I definitely wear more makeup in the winter 🙂 Colder weather generally agrees with me so a full face of makeup doesn’t feel as stifling to me in winter as it does in summer. I also choose richer, creamier foundations and use less powder. As far as colour goes, though, I’ll still wear whatever I feel like; if I’m in the mood for turquoise liner and coral lipstick in February, I’ll do it.

Carolyn Avatar

I get dry skin in the winter and since I’ve started using Coconut Oil daily to moisturize it has improved my skin’s texture. The jar I get is from Trader Joe’s and costs less than $10 and works great! I gently rub it in and let it soak into my skin for about a half-hour before adding anything else to my face. I tend to use more reds for lip colors vs pinks in the winter, but still use nude colors when eye make up is darker. For foundation, the tinted brightening serum by Bare Minerals has worked well for me. I also use a cream blush and cream contour stick.

Terry Douglas Avatar

In the winter, my oily skin is not as problematic as it is during the summer. I can go without primer on the regular day to day. I can moisturize and put on my foundation and go. If I’m going to a special or long event I will prime.
Another change is my skintone lightens, so of course that calls for lighter shades of foundation, concealer etc….
As for skincare, I do a lot of moisturizing. I avoid anything that strips my skin. Mask, cleansers, and lotions are all chosen to stop the development of dryness and stress on my skin.

Bonnie Avatar

Routine? There is no routing.

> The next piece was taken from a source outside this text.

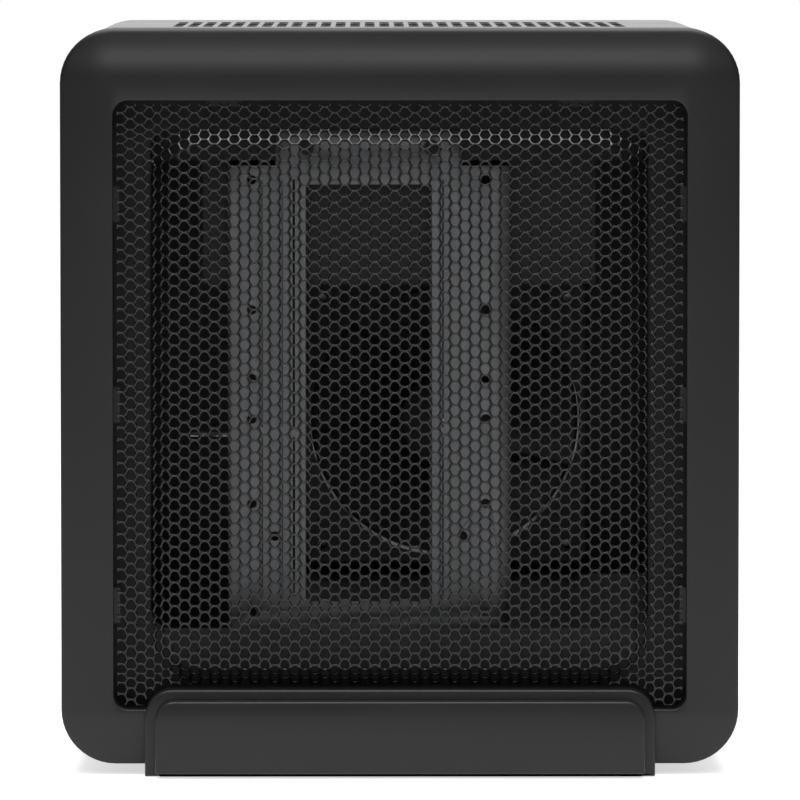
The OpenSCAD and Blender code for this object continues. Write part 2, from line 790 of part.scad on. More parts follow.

Okay, so the order I do things doesn’t really change, but I am constantly, all year long, trying new products pretty much daily, seeing what works with my skin, hair, face, and favorites.

Nikki J. Avatar

My skin tends to be drier during the winter, so I make sure to use a good moisturizer before applying my foundation as I use powder foundation year-round. I also tend to wear deeper lip colors for fall and winter, such as berries and blue-based reds.